Beyond The Fence ~ Arts Theatre ~ 27.02.2016

The “first ever computer-generated musical” boasts the promotional blurb on the Beyond The Fence site and in the programme. Intriguing, indeed. Have we reached a point in the technical renaissance whereby artificial intelligence can create works of art which can out-perform creations by their human counterparts? Well, on the evidence of this show alone, then not quite yet – or at least, not entirely.

It’s a fantastic idea – to create the ‘perfect’ musical using data from various successes over the years. But the risk is always when you reduce decades of successful theatre down to zeros and ones you might just be missing the point of what makes each artistic piece so special. That you might end up boiling things down to the common denominator facts, and produce a bland, middle-of-the-road, nondescript piece. Of course the reality is that the show was computer-initiated rather than wholly generated by computer. This gave me hope that the human intervention would create a masterpiece by springboarding off a base concept created by the computer – which is closer to the reality of how the show was created.

Let’s start with a basic overview of the piece – set in the Women’s Peace Camp at Greenham Common in 1982, Beyond The Fence incorporates the story of the women’s protest at the US Army base, a child who has been voluntarily mute since witnessing her father beat her mother, an army officer who witnesses the protests and considers his part in the proceedings and the possibility of romance blossoming between the army officer and the leader of the protest group. It’s an interesting set up, if perhaps a little formulaic. But in all honesty, shooting a piece of musical theatre down for being a bit formulaic is a bit redundant. They are not generally complex pieces plot-wise, and this is as good a place to start as any.

I suppose you might conclude that the computer-initiation is a success, as to me, any problems with this show lie entirely in the hands of the human part of the equation. However, pointing out the flaws in this production is rather harsh because actually I think this show isn’t a bad one – it just needs some work. It felt very much like a work in progress and with only a two week run at the Arts Theatre, more like a workshopped piece. All of the bits that didn’t quite hit the mark for me could be easily tweaked.
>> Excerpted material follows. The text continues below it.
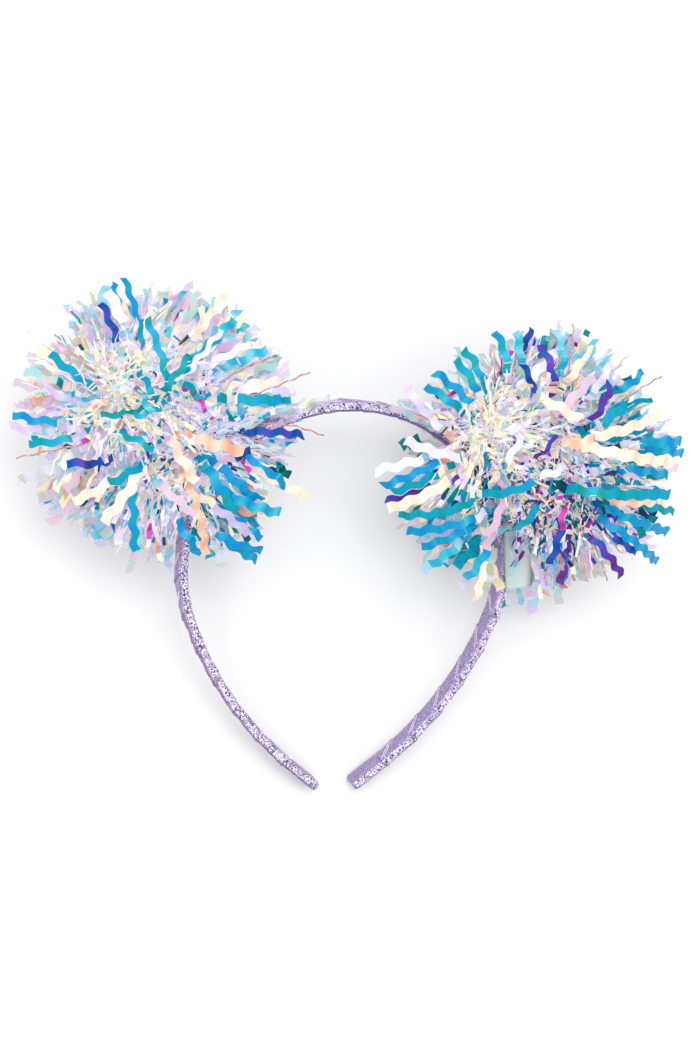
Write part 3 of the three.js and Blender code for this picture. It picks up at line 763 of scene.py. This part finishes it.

Personally I felt some aspects of the activism was a little heavy-handed, and although this was likely to be an attempt at reflecting the era, it’s difficult to warm to some of the characters initially, with their not-entirely-explained anti-male stance. Even from my own pro-equality and politically active stance, it comes across as aggressive and rather unwarranted because the only character whose background would justify such a strong attitude isn’t really the most vehemently anti-male in the camp. Softening the edge of some of these characters at the start, or giving more background to where they are coming from, would really help this. In the second act, it becomes a little easier to understand them, it’s just that initial introduction that takes you aback.

There are some great comic moments offered up on a plate that the team just do not do enough with. Having a group of people living closely together gives great opportunity to explore the general humour of people and those moments were there and very quickly skirted over. The only occasion where they really seized the opportunity was during the roller skating song, where the character Helen receives her birthday gift of skates and immediately sets off to relive her carefree youth. It’s through Helen’s humour, actually – and a strong portrayal by Laura Jane Matthewson – that the group become more accessible for me. She, along with a fantastic performance by Llio Milward as Ceridwen, provide a real heart to the piece.

Whilst the music may have been computer-originated, some intervention needed to be made to make the music a bit more memorable – I couldn’t hum a single tune upon leaving, and the lyrics were a little simplistic too. That’s not to say that the songs were bad as such – or that they weren’t beautifully sung, because they were – it’s just they were lacking that extra something that makes you walk home reliving the pivotal moments.

The fantastically talented and able cast gave great showing of their respective characters, although one or two were not quite as strong vocally as you would want during key numbers. The focus of the story being an all-female peace camp also gave a rare opportunity in musical theatre to have the main characters as an all-female ensemble, and there were some beautifully worked harmonies in the show. Genuinely stunning harmonies.

Special mention has to go to Hollie Owen as the voluntarily mute George. Without a single line to speak until the dying minutes of the play, her portrayal of a child traumatised into silence by witnessing her mother being beaten by her father feels crushingly realistic, and the silent friendship she develops with the army officer is touching.

So, does this experiment signal the end of traditional writing and herald a new age of technology? Not quite – not just yet. Beyond The Fence doesn’t work for me yet as a finished piece, but with a tiny bit of tinkering, would blossom. The experiment is in no way a failure, and is something that can be built upon.

Theatre will always need that human touch – you cannot replace that with computers, but innovation is key to keeping theatre alive, and any opportunity to find that first spark to create from should be seized. For me, Beyond The Fence didn’t hit all the markers as strongly as one might want, but like any new piece of theatre, give it a bit of breathing space and a little more attention and watch this grow.